1. ascii control characters
原因是:他们不可打印,
字符范围iso-8859-1的00-1F 以及7F
2. non-ascii characters:
原因:这些字符因为不在ascii集合中不被认为在url中是合法的
字符范围: iso-latin的80-FF范围
3. reserved characters:
原因:URL使用部分预留的字符来定义url的语法。当这些字符在url中不被当作其特殊角色时,他们必须被encoded
字符范围: $, &,+, , /,:,;,=,?,@
Character | Code Points (Hex) | Code Points (Dec) |
---|---|---|
Dollar ("$") Ampersand ("&") Plus ("+") Comma (",") Forward slash/Virgule ("/") Colon (":") Semi-colon (";") Equals ("=") Question mark ("?") 'At' symbol ("@") |
24 26 2B 2C 2F 3A 3B 3D 3F 40 |
36 38 43 44 47 58 59 61 63 64 |
4.unsafe characters
原因: 部分字符如果在url中可能导致歧义。
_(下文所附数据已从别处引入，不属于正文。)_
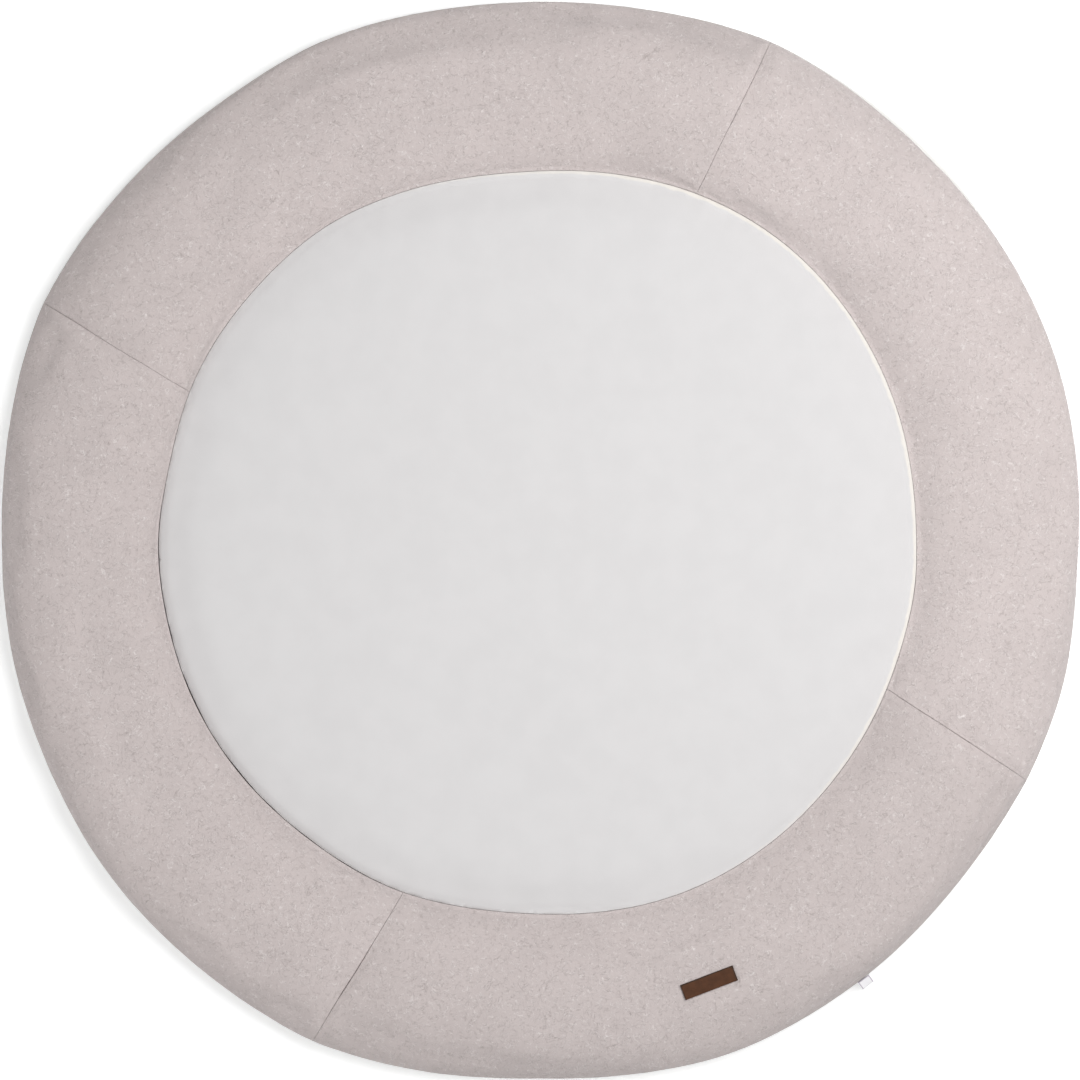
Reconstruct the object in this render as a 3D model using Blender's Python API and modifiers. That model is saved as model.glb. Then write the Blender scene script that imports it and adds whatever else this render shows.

这些字符也必须被encoded:
Character | Code Points (Hex) | Code Points (Dec) | Why encode? |
---|---|---|---|
Space | 20 | 32 | Significant sequences of spaces may be lost in some uses (especially multiple spaces) |
Quotation marks 'Less Than' symbol ("<") 'Greater Than' symbol (">") |
22 3C 3E |
34 60 62 |
These characters are often used to delimit URLs in plain text. |
'Pound' character ("#") | 23 | 35 | This is used in URLs to indicate where a fragment identifier (bookmarks/anchors in HTML) begins. |
Percent character ("%") | 25 | 37 | This is used to URL encode/escape other characters, so it should itself also be encoded. |
Misc. characters: Left Curly Brace ("{") Right Curly Brace ("}") Vertical Bar/Pipe ("|") Backslash ("") Caret ("^") Tilde ("~") Left Square Bracket ("[") Right Square Bracket ("]") Grave Accent ("`") |
7B 7D 7C 5C 5E 7E 5B 5D 60 |
123 125 124 92 94 126 91 93 96 |
Some systems can possibly modify these chara |
如何做url encoded呢?
url encoding of a character包含一个%号,并且以iso-latin的16进制两位数来跟进
例如:
space = %20
使用javascript的
encodeURIComponent 函数来实现